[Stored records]
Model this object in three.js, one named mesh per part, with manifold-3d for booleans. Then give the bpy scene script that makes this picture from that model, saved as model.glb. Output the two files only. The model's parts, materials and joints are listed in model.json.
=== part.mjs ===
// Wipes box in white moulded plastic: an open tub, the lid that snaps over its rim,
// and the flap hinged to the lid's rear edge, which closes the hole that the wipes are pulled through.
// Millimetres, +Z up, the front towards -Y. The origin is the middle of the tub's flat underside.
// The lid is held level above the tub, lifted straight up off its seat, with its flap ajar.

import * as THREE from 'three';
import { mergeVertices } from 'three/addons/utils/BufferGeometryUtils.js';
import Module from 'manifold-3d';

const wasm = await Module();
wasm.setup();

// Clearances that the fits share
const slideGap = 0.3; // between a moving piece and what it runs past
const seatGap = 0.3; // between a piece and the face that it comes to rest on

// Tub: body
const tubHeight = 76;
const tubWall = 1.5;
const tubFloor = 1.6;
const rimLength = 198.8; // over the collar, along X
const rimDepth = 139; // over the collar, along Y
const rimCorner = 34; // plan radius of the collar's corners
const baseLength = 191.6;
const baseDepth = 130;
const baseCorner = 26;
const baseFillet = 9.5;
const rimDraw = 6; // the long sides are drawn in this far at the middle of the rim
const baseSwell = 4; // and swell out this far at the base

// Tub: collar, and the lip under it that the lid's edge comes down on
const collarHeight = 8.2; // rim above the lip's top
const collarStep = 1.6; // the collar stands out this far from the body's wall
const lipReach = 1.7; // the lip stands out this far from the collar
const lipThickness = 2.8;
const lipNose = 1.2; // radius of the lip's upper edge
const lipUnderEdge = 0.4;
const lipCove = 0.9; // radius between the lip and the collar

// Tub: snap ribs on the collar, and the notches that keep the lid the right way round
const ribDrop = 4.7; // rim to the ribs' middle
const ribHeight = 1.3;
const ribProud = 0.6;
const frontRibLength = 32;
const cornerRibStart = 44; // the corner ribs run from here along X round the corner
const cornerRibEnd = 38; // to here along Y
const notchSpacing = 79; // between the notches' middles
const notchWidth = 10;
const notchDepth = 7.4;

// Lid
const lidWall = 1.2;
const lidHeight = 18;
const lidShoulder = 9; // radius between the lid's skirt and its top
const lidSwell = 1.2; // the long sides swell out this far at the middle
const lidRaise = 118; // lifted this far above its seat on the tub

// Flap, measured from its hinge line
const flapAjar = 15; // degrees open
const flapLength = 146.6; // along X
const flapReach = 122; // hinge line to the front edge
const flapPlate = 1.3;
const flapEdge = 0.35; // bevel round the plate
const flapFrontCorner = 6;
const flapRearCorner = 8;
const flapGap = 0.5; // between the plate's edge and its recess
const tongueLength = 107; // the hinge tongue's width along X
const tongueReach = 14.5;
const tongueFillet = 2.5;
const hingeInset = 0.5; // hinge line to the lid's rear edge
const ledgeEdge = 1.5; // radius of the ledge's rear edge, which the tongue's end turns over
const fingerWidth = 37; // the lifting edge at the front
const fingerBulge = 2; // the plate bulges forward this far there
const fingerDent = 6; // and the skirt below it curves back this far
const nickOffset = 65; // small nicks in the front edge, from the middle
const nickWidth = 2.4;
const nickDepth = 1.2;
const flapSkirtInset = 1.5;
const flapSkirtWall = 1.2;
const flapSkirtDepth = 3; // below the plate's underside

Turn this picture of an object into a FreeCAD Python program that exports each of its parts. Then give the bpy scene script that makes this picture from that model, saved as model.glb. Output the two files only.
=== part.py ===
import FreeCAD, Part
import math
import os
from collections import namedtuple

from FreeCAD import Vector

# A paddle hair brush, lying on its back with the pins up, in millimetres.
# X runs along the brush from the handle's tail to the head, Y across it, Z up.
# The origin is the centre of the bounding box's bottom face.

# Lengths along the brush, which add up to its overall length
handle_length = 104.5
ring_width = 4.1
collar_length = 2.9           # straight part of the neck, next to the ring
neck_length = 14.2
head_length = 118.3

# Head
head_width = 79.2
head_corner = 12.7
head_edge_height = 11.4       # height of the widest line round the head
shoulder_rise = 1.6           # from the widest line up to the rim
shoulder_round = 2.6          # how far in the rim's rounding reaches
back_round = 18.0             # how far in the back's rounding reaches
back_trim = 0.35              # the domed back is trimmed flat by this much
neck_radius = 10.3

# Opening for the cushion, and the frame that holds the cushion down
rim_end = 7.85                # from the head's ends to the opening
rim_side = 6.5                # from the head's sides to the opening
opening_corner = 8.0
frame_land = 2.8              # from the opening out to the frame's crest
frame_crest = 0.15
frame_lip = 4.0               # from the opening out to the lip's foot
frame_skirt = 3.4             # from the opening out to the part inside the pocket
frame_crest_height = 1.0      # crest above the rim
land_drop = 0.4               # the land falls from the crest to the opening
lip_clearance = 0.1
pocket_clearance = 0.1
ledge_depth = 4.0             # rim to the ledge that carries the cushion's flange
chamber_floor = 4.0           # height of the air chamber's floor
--
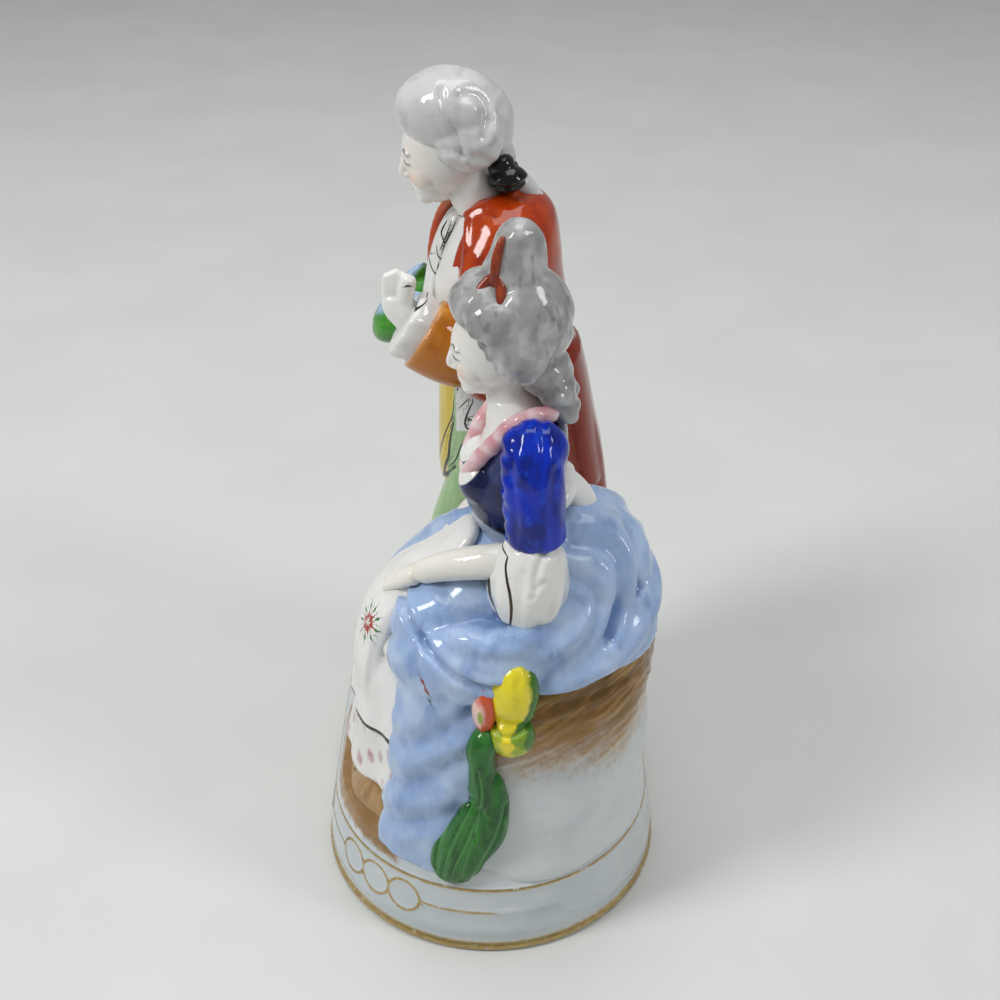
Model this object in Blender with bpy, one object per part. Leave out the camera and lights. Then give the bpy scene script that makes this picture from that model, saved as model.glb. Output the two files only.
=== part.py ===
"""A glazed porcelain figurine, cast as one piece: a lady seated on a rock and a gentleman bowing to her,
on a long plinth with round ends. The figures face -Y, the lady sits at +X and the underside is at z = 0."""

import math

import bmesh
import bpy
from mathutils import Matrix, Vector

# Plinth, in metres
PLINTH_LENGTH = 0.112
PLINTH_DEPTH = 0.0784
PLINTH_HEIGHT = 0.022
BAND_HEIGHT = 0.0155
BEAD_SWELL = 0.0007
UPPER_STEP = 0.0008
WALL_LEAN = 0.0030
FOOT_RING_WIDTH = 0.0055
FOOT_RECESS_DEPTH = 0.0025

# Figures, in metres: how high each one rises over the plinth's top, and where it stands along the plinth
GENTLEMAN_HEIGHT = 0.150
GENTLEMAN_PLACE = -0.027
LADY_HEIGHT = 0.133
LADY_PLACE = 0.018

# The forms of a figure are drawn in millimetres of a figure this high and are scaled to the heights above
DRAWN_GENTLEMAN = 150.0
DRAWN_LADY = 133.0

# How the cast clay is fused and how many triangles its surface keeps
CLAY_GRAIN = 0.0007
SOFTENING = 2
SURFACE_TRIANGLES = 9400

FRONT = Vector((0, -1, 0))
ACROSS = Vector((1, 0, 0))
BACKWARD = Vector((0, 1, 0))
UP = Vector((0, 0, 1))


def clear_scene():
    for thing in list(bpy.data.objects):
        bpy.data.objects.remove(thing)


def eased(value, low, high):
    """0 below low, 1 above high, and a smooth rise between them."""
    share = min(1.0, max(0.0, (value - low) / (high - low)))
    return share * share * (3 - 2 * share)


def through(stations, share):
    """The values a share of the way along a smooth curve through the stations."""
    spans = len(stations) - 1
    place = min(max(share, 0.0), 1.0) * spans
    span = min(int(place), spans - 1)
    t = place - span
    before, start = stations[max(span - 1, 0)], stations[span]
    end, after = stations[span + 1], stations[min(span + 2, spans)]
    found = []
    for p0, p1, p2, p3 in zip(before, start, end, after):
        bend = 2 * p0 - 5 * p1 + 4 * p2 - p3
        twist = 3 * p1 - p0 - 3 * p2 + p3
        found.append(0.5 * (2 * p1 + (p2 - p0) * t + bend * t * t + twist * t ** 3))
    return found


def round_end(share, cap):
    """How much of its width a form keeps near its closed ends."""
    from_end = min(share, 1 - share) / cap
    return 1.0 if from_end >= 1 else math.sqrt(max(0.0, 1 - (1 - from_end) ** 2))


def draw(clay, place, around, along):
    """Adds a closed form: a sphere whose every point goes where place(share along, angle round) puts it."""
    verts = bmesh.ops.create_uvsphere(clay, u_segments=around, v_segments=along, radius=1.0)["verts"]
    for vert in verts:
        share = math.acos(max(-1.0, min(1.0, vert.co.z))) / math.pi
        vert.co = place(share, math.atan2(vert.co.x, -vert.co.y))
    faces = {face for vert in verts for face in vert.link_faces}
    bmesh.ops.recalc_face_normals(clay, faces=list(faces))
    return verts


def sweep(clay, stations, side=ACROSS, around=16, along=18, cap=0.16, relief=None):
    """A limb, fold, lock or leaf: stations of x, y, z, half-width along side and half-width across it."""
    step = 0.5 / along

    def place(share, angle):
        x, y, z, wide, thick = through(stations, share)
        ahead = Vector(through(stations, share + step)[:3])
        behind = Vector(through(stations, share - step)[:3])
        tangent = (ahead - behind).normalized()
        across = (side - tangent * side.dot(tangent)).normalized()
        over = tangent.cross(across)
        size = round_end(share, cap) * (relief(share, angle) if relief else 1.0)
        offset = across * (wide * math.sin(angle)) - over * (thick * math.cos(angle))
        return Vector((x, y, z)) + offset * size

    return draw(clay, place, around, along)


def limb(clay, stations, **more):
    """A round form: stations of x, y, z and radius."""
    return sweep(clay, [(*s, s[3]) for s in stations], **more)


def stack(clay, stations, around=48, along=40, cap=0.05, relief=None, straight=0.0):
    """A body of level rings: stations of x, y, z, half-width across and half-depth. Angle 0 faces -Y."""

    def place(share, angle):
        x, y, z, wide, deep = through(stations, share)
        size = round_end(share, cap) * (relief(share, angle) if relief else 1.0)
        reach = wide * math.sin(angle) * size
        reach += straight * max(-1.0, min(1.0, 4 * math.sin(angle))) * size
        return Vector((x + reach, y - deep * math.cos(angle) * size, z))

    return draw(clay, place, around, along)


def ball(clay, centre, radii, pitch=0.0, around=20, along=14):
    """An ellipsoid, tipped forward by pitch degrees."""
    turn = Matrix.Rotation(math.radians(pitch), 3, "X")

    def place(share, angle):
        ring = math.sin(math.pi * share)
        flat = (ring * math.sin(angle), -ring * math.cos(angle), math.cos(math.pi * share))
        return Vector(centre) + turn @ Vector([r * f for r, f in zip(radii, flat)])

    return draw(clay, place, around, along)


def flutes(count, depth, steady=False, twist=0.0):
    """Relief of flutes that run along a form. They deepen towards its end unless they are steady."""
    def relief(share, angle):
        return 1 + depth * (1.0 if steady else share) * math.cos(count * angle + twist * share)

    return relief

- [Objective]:
Quote word for word every line from the one that has "Model this object in three.js, one" through the one that has "wasm.setup();".

- [Answer to this task]:
Model this object in three.js, one named mesh per part, with manifold-3d for booleans. Then give the bpy scene script that makes this picture from that model, saved as model.glb. Output the two files only. The model's parts, materials and joints are listed in model.json.
=== part.mjs ===
// Wipes box in white moulded plastic: an open tub, the lid that snaps over its rim,
// and the flap hinged to the lid's rear edge, which closes the hole that the wipes are pulled through.
// Millimetres, +Z up, the front towards -Y. The origin is the middle of the tub's flat underside.
// The lid is held level above the tub, lifted straight up off its seat, with its flap ajar.

import * as THREE from 'three';
import { mergeVertices } from 'three/addons/utils/BufferGeometryUtils.js';
import Module from 'manifold-3d';

const wasm = await Module();
wasm.setup();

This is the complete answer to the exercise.